Bracing is a skill that has to be learned, refined, and tuned to the activities needs, in order to be most effective. Too much bracing? You’ll be too stiff to deliver power. Too little, and you’ll look like an overcooked piece of spaghetti being thrown out of a fine Italian restaurant’s window.
The key here is to not only brace, but to be able to keep your spine, hips, and head in good positions while you do so.
Start off with 2 “breaths”, taking your time to be purposeful and tuned-in to your body.
Work your way up from 2 breaths with 3 s ”stops” to 3 breaths with multiple stops, challenging you to “Breathe behind the brace”- meaning bracing, but being able to breathe freely behind it.
The McGill Curl-up- teaching you to be a TRUE athlete
The devil is in the details here, as the McGill curl-up, or as I and many others call it the “McGill Crunch”, features a large array of coordination challenges, including how gravity is now affecting your body.
Take a careful watch of the video, listening to the cues here. This may look easy, but it is NOT simple.
Learning to produce a 360 degree brace takes your shielded breath skills up to the next level, as you’ll be able to better lock your rib cage and pelvis together, thus producing more power to the pedals, and less hula-hoop hips and shoulders.
Start off with 2-3 sets of 2-3 repetitions, working your way up to 2*5-8
Side plank, top foot forward (to build rotary stability)
A big step forward in your “side plank experience” the top foot forward variation, is actually how the exercise was designed and meant to be executed.
Reasons for the top foot forward?
This allows us to be in a “walking” like position on the floor, forcing us to use our naturally built-in rotary stability muscles in full force. These muscles include those that are often weak/neglected in cyclists:
- The adductors (inner thigh)
- Glutei (glute medius and minimus in specific)
- External AND internal obliques
- Latissimus Dorsi
- Mid and lower trapezius
- And a bevy of other core muscles that we just don’t get while riding (Core = everything between your neck, knees, and elbows!)
Make sure to follow the instructions in the video, as failure to miss one joint in the needed alignment, and you won’t get the most you can out of this exercise.
Start with 3-4 sets of 10-20 seconds each side, and work your way down to 2 sets of 60 seconds each side.
EXPERT INSIGHT: instead of pushing yourself to try to do longer times every week, instead aim to “master the position” for more repetitions at shorter, sub-failure time lengths! If you can hold the side plank SOLID with great form for 18 seconds before you start to break down, aim to do 3-4 repetitions of 15 seconds each side, alternating sides.
Suitcase Carries (for loaded rotary stability)
This is a REALLY hard exercise for cyclists, as it exposes all of our weak points that we develop from hours in the saddle.
BE SMART with this one… LESS IS MORE (weight AND time).
The Suitcase Carry is a fantastic way to get some REAL core training in, as when done with correct positioning and posture throughout, it can quickly improve your:
- Rotary stability
- Inner & outer thigh strength
- Anti-lateral flexion (great for cornering, sprinting, and tough gravel and cross rides!)
We want this to be done with a kettlebell ideally, as dumbbells tend to have the leg get in the way, but either will work.
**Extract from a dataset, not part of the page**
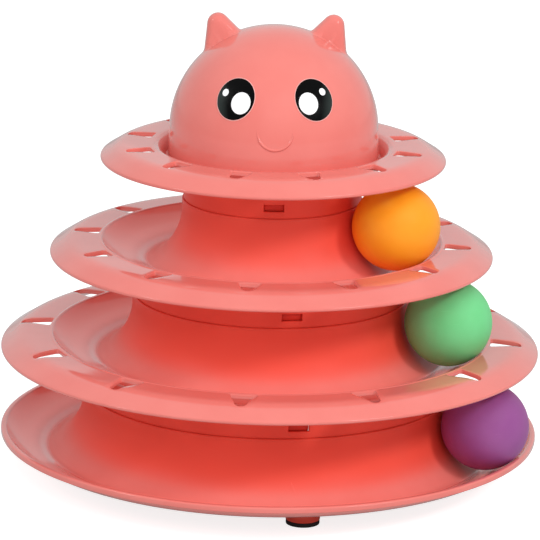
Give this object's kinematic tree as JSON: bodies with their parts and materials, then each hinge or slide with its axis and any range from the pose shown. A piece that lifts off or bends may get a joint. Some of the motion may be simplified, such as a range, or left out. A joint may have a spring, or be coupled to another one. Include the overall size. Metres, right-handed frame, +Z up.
{
  "type": "cat ball track toy",
  "caption": "Tower of stacked ring tracks, each with a ball that a cat bats round it, under a drooping perforated brim and a hollow cat head.",
  "frame": {"origin": "on the tower's axis, on the ground under the feet", "axes": "+Z up along the tower's axis, the cat's face looks along -Y, +X to the right of the viewer facing the cat"},
  "size_m": [0.2516, 0.2516, 0.2154],
  "materials": {
    "pink_plastic": "glossy",
    "eye_film": "glossy",
    "purple_plastic": "matte",
    "green_plastic": "matte",
    "orange_plastic": "matte",
    "foot_rubber": "matte"
  },
  "bodies": {
    "tower": {"base_tray": "pink_plastic", "lower_tray": "pink_plastic", "upper_tray": "pink_plastic", "top_brim": "pink_plastic", "cat_head": "pink_plastic", "left_eye": "eye_film", "right_eye": "eye_film", "foot_pad_1": "foot_rubber", "foot_pad_2": "foot_rubber", "foot_pad_3": "foot_rubber", "foot_pad_4": "foot_rubber"},
    "purple_roller": {"purple_ball": "purple_plastic"},
    "green_roller": {"green_ball": "green_plastic"},
    "orange_roller": {"orange_ball": "orange_plastic"}
  },
  "joints": [
    {"name": "purple_ball_lap", "type": "hinge", "parent": "tower", "child": "purple_roller", "pos_m": [0, 0, 0.0326], "axis": [0, 0, 1], "continuous": true},
    {"name": "green_ball_lap", "type": "hinge", "parent": "tower", "child": "green_roller", "pos_m": [0, 0, 0.0778], "axis": [0, 0, 1], "continuous": true},
    {"name": "orange_ball_lap", "type": "hinge", "parent": "tower", "child": "orange_roller", "pos_m": [0, 0, 0.123], "axis": [0, 0, 1], "continuous": true}
  ]
}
Start by grabbing the kettlebell handle (Kettlebell is on a bench or box at knee height). Bring your shoulder blade back and down, while CRUSHING the handle in your hand, Brace your midsection, tuck your chin, and stand tall to lift the bell off of the box/seat.
Keeping this posture, walk for 15-30 seconds, while keeping that shoulder blade back and down, midsection braced.
As you can see in the video, when done with the correct weight, and you’ve moved to mastering the position and posture, your feel will almost look like you’ve had one too many beers after your gran fondo finish…. But you’re working to keep your hips and torso locked together, walking a straight line, keeping that shoulder blade back and down, and ribs down.
Start off with a weight that is just barely a little challenging for the first 2 weeks (RPE of 6 on a scale of 1-10), as most cyclists need to build the postural strength and rear shoulder + mid-back strength to work with the heavier weights like that which you see in the video.
If you’d like to learn more about strength training for cycling, and why what many believe is strength training for cycling is actuality strength training to mimic cycling movements, read my blog post:
Strength Training for Cycling, Part 1: What is Strength Training FOR Cycling?
And if you’re interested in doing a deep dive into strength training for cycling, you can grab a copy of my first book, The Vortex Method: The New Rules for Ultimate Strength & Performance for Cyclists, available on Amazon Kindle, in paperback, and in the coming weeks, Audible audiobook.
Be smart, start small, with weights you feel 100% certain you can properly move, and lengths of time that are SAFE. Especially mid-season, soreness from strength training will detract from your performance, NOT build it.
LESS IS MORE!
It’s better to wake up the next 2 days after having done these exercises feeling GREAT, than to wake up feeling awful. Build slowly, and you’ll see great changes in your abilities and your strengths!